GOAL
Select each line where the word "that" appears.

PROVIDED INFORMATION

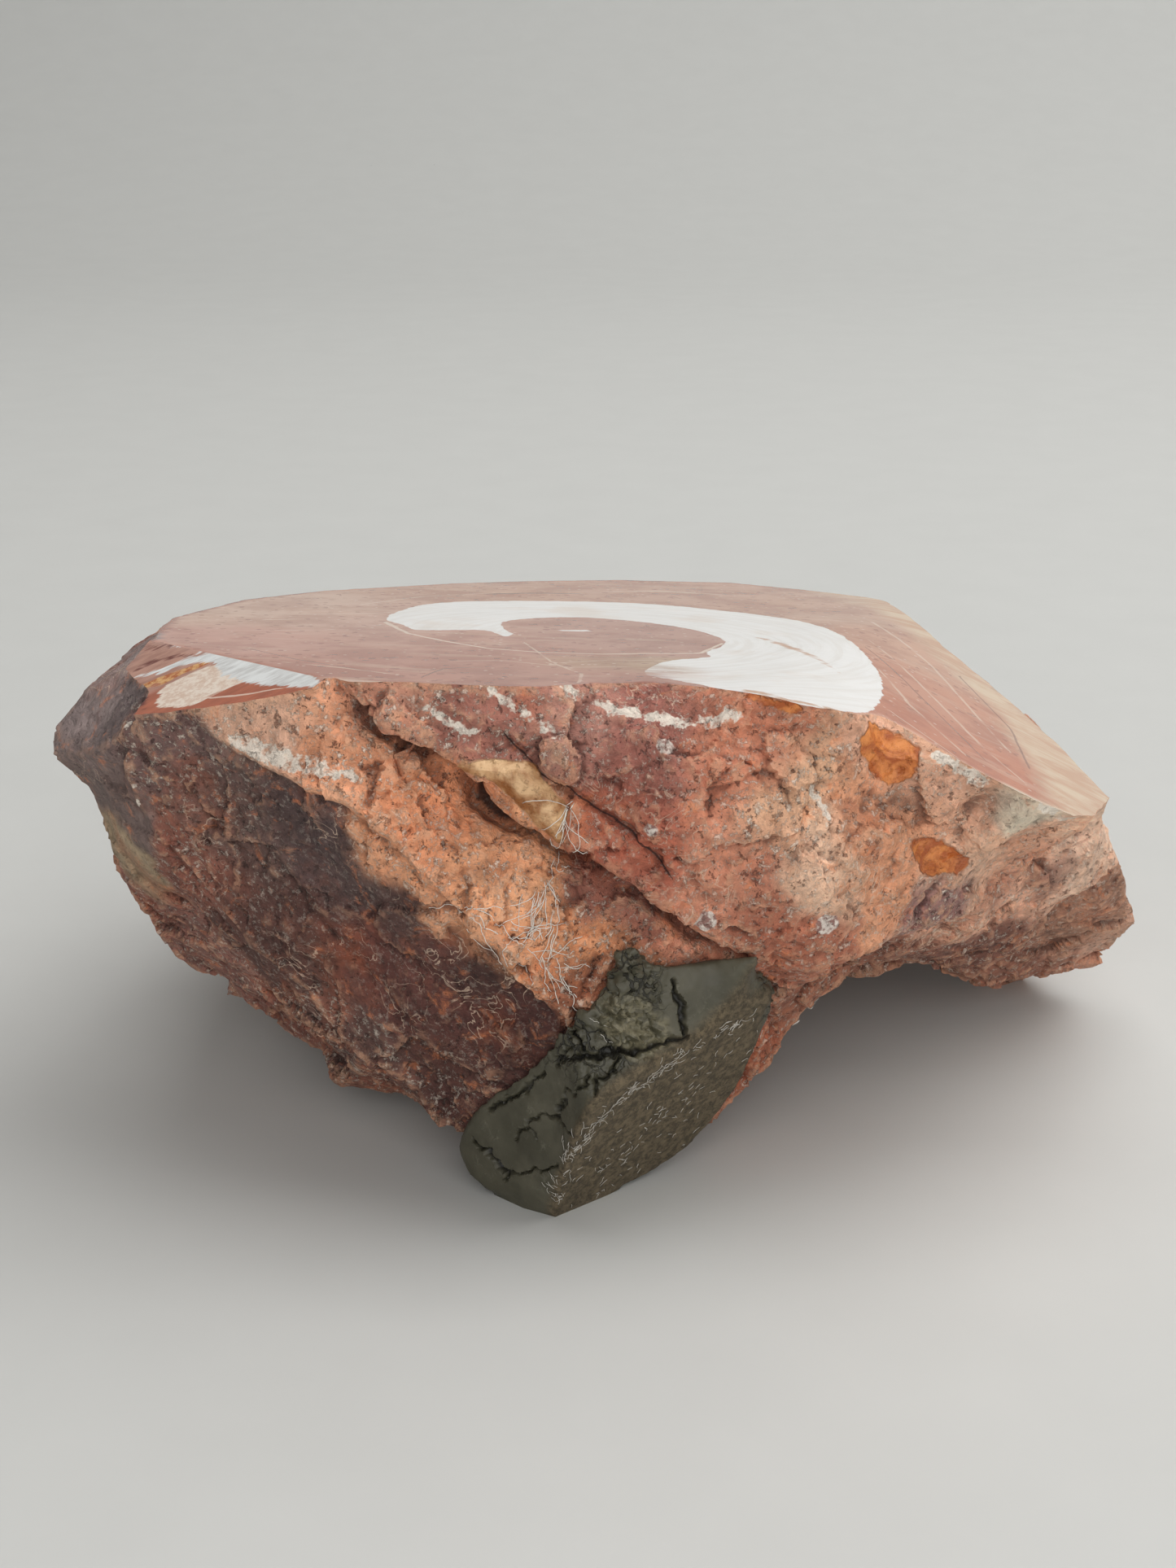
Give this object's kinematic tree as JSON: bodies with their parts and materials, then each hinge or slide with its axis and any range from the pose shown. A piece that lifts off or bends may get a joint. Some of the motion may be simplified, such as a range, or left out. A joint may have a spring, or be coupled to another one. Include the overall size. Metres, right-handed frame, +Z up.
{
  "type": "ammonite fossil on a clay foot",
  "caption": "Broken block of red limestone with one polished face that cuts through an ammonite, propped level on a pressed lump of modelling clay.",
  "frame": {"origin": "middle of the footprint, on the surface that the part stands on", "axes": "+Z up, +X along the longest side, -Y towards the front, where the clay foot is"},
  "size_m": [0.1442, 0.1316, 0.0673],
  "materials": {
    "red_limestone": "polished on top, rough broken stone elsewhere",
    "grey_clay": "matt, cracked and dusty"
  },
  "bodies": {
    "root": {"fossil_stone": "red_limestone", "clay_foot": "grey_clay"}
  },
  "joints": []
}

...

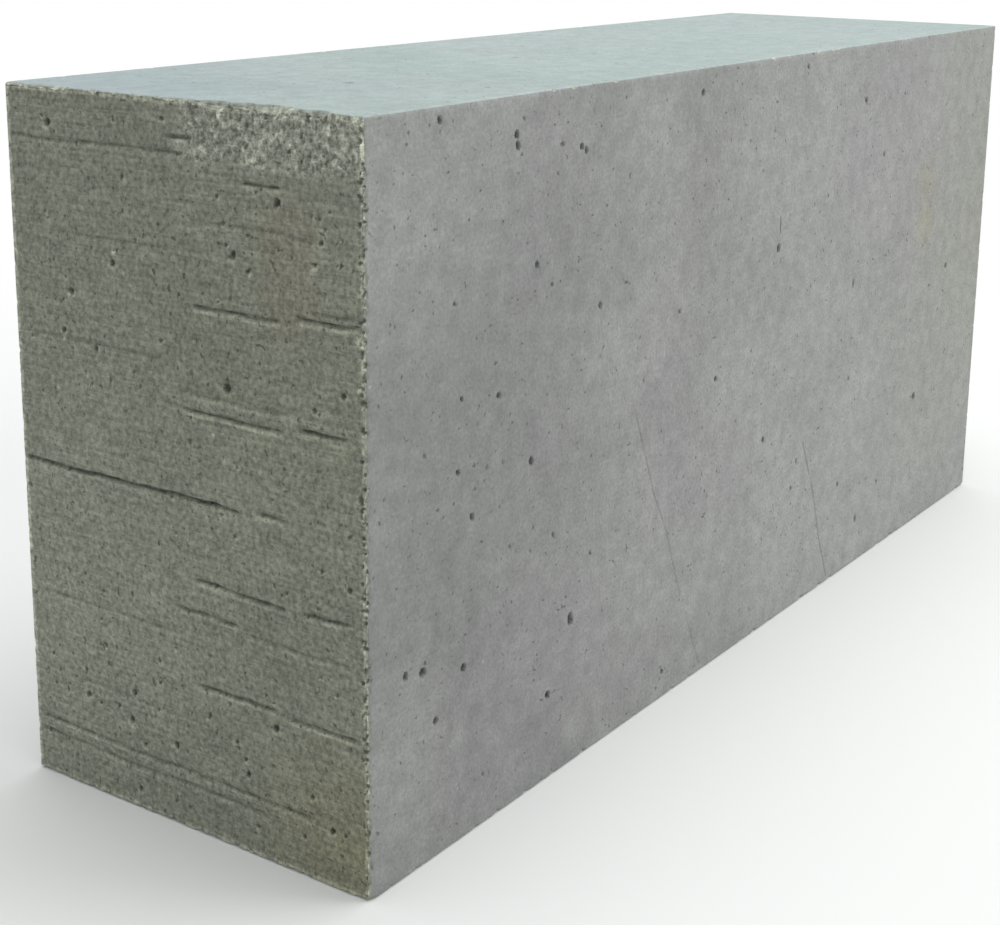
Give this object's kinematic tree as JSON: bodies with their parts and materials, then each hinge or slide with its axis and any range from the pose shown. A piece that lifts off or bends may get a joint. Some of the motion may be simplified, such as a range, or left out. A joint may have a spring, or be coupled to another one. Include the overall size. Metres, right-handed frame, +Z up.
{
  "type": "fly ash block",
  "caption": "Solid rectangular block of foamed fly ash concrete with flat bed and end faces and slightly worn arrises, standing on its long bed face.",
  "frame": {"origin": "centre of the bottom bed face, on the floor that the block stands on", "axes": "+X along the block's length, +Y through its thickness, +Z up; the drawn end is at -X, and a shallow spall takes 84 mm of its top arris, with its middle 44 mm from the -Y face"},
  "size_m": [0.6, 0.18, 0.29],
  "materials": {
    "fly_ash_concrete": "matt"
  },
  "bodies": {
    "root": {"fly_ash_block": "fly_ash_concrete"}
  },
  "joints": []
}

WRITTEN SOLUTION
Give this object's kinematic tree as JSON: bodies with their parts and materials, then each hinge or slide with its axis and any range from the pose shown. A piece that lifts off or bends may get a joint. Some of the motion may be simplified, such as a range, or left out. A joint may have a spring, or be coupled to another one. Include the overall size. Metres, right-handed frame, +Z up.
  "caption": "Broken block of red limestone with one polished face that cuts through an ammonite, propped level on a pressed lump of modelling clay.",
  "frame": {"origin": "middle of the footprint, on the surface that the part stands on", "axes": "+Z up, +X along the longest side, -Y towards the front, where the clay foot is"},
Give this object's kinematic tree as JSON: bodies with their parts and materials, then each hinge or slide with its axis and any range from the pose shown. A piece that lifts off or bends may get a joint. Some of the motion may be simplified, such as a range, or left out. A joint may have a spring, or be coupled to another one. Include the overall size. Metres, right-handed frame, +Z up.
  "frame": {"origin": "centre of the bottom bed face, on the floor that the block stands on", "axes": "+X along the block's length, +Y through its thickness, +Z up; the drawn end is at -X, and a shallow spall takes 84 mm of its top arris, with its middle 44 mm from the -Y face"},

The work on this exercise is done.